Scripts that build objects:

** Start **

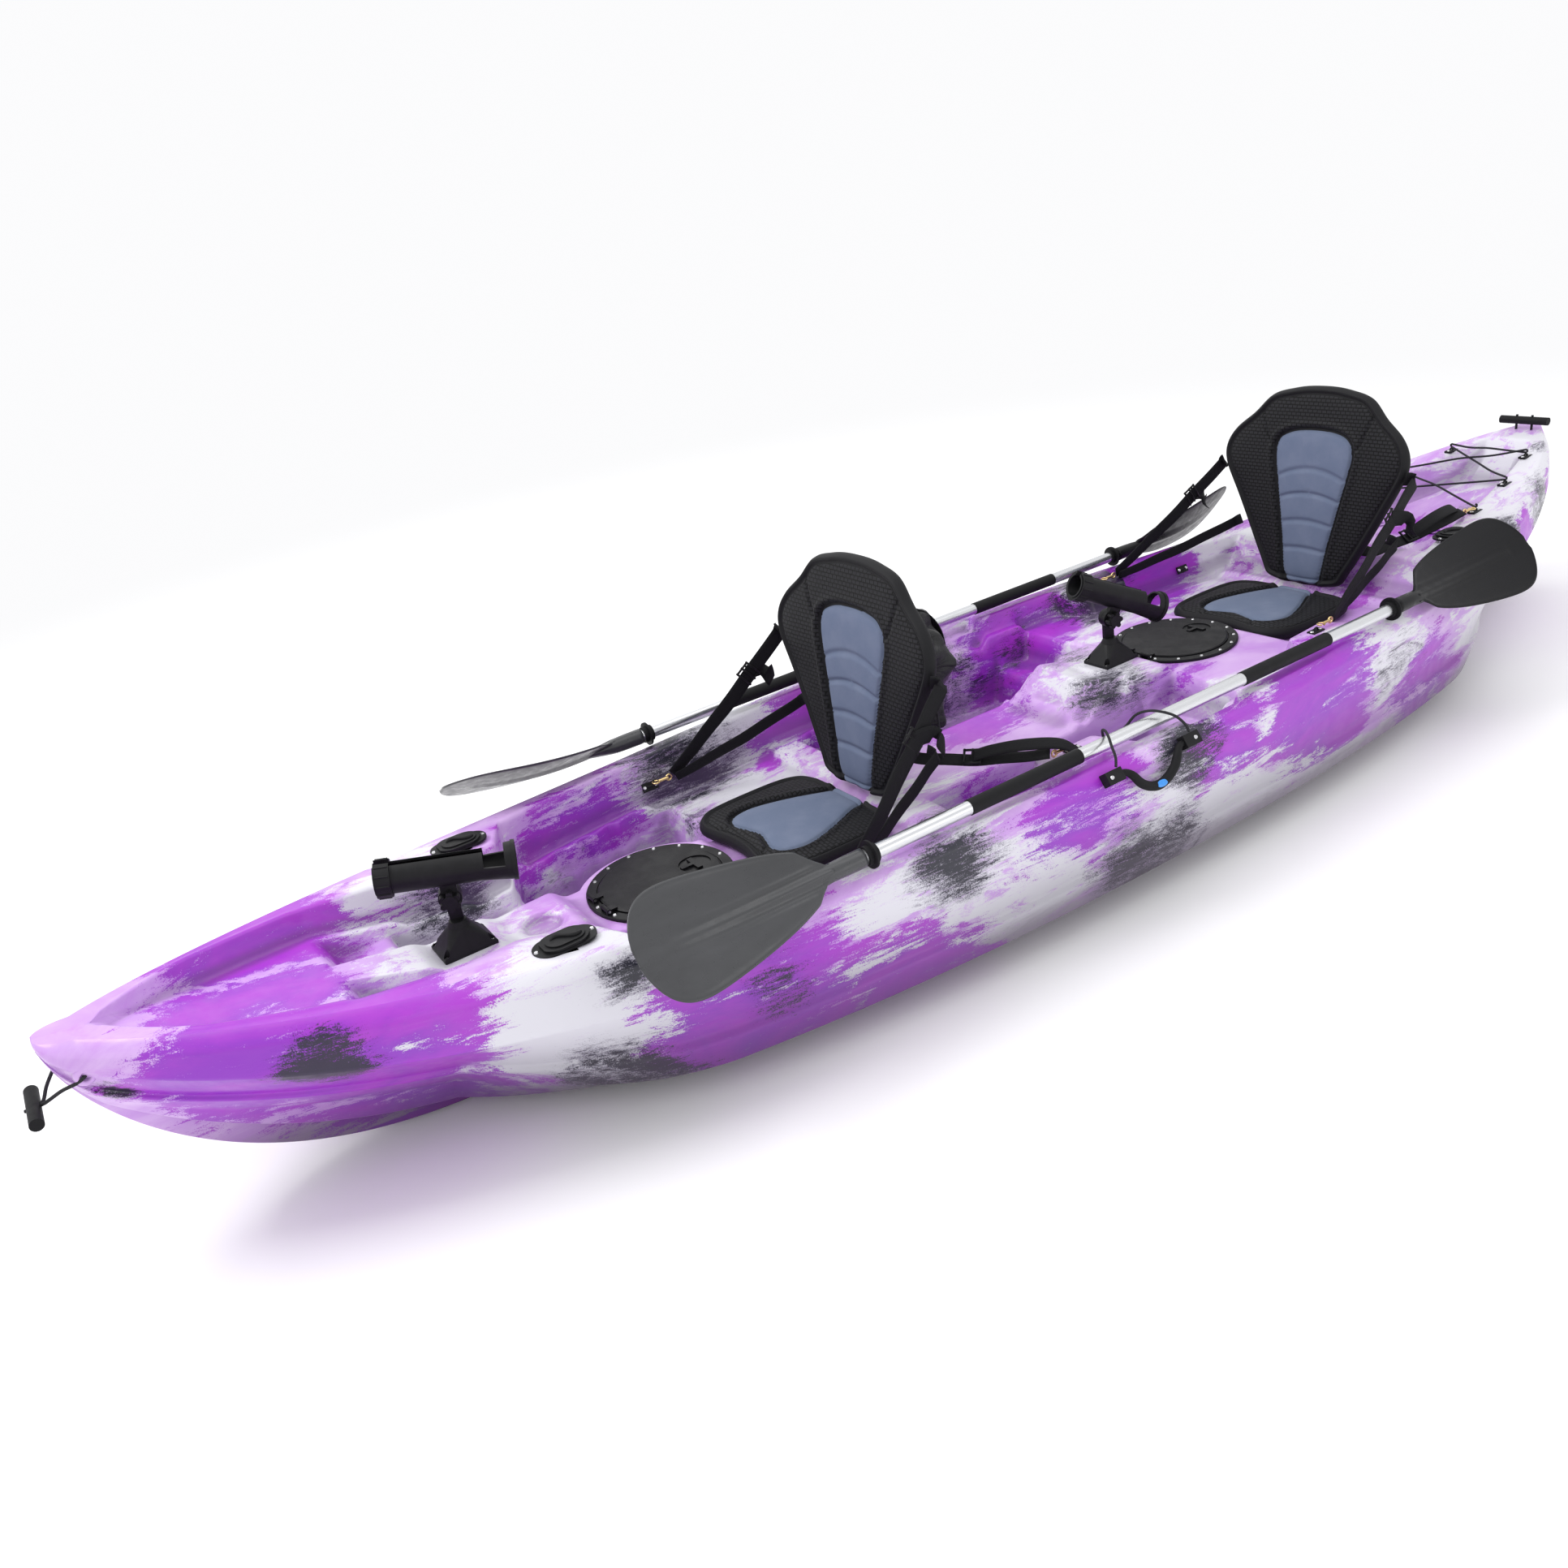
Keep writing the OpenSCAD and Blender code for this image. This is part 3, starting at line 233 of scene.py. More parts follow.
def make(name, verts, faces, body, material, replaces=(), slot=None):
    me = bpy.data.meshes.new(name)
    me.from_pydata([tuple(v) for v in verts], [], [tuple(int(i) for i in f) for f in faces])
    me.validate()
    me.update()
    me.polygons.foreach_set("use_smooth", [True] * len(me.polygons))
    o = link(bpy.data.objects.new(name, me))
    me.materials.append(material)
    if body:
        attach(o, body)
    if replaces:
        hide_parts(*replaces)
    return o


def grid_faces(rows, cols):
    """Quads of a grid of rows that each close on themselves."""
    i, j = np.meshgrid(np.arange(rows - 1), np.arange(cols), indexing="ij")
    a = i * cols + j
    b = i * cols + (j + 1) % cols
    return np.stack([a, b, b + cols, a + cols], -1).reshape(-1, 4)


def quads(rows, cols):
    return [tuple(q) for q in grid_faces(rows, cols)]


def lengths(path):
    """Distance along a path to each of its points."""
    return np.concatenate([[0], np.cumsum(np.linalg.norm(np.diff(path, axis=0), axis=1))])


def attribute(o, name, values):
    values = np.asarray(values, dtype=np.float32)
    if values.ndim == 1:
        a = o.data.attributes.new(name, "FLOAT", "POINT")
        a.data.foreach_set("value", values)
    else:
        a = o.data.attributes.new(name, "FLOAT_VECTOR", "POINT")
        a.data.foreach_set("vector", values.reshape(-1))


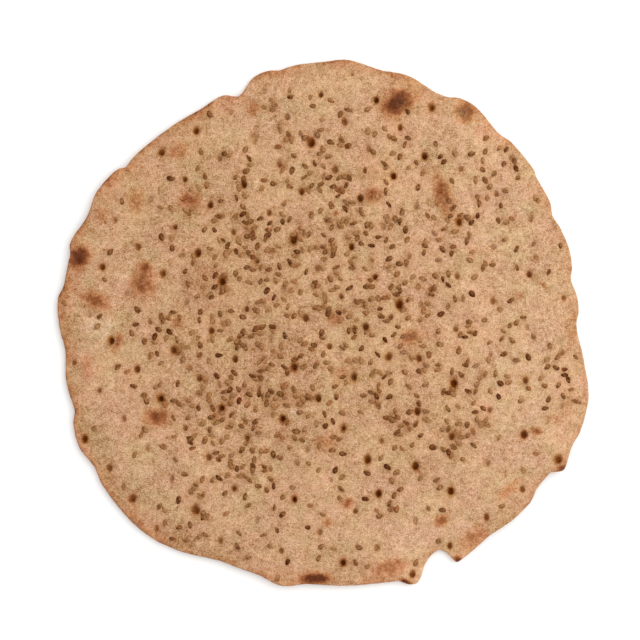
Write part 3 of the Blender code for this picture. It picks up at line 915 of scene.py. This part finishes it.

** End **

• [Given request]
Give back, verbatim, the lines from the top of the entries above through the line containing "return np.stack([a, b, b".

• [Solution for this problem]
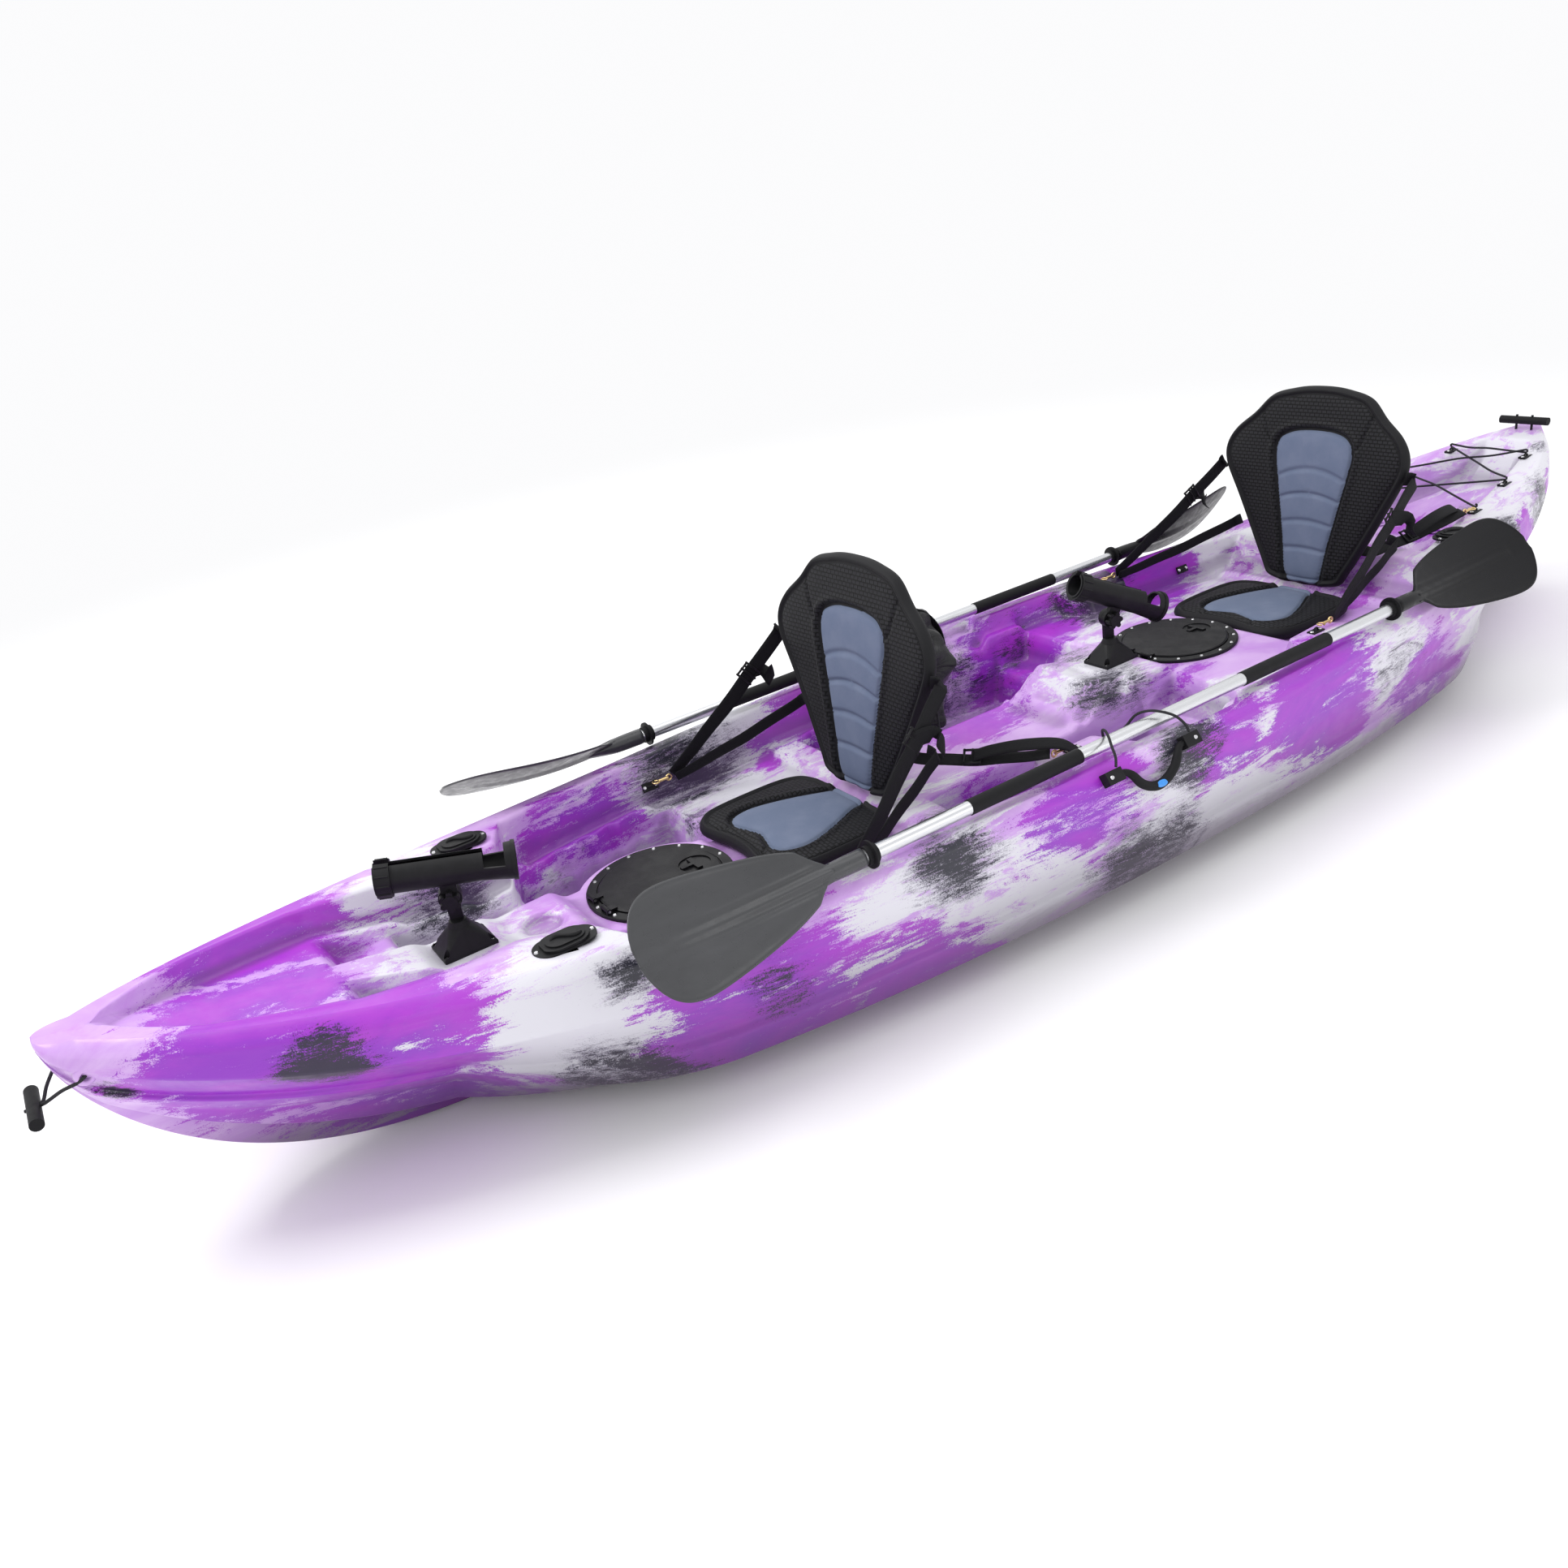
Keep writing the OpenSCAD and Blender code for this image. This is part 3, starting at line 233 of scene.py. More parts follow.
def make(name, verts, faces, body, material, replaces=(), slot=None):
    me = bpy.data.meshes.new(name)
    me.from_pydata([tuple(v) for v in verts], [], [tuple(int(i) for i in f) for f in faces])
    me.validate()
    me.update()
    me.polygons.foreach_set("use_smooth", [True] * len(me.polygons))
    o = link(bpy.data.objects.new(name, me))
    me.materials.append(material)
    if body:
        attach(o, body)
    if replaces:
        hide_parts(*replaces)
    return o


def grid_faces(rows, cols):
    """Quads of a grid of rows that each close on themselves."""
    i, j = np.meshgrid(np.arange(rows - 1), np.arange(cols), indexing="ij")
    a = i * cols + j
    b = i * cols + (j + 1) % cols
    return np.stack([a, b, b + cols, a + cols], -1).reshape(-1, 4)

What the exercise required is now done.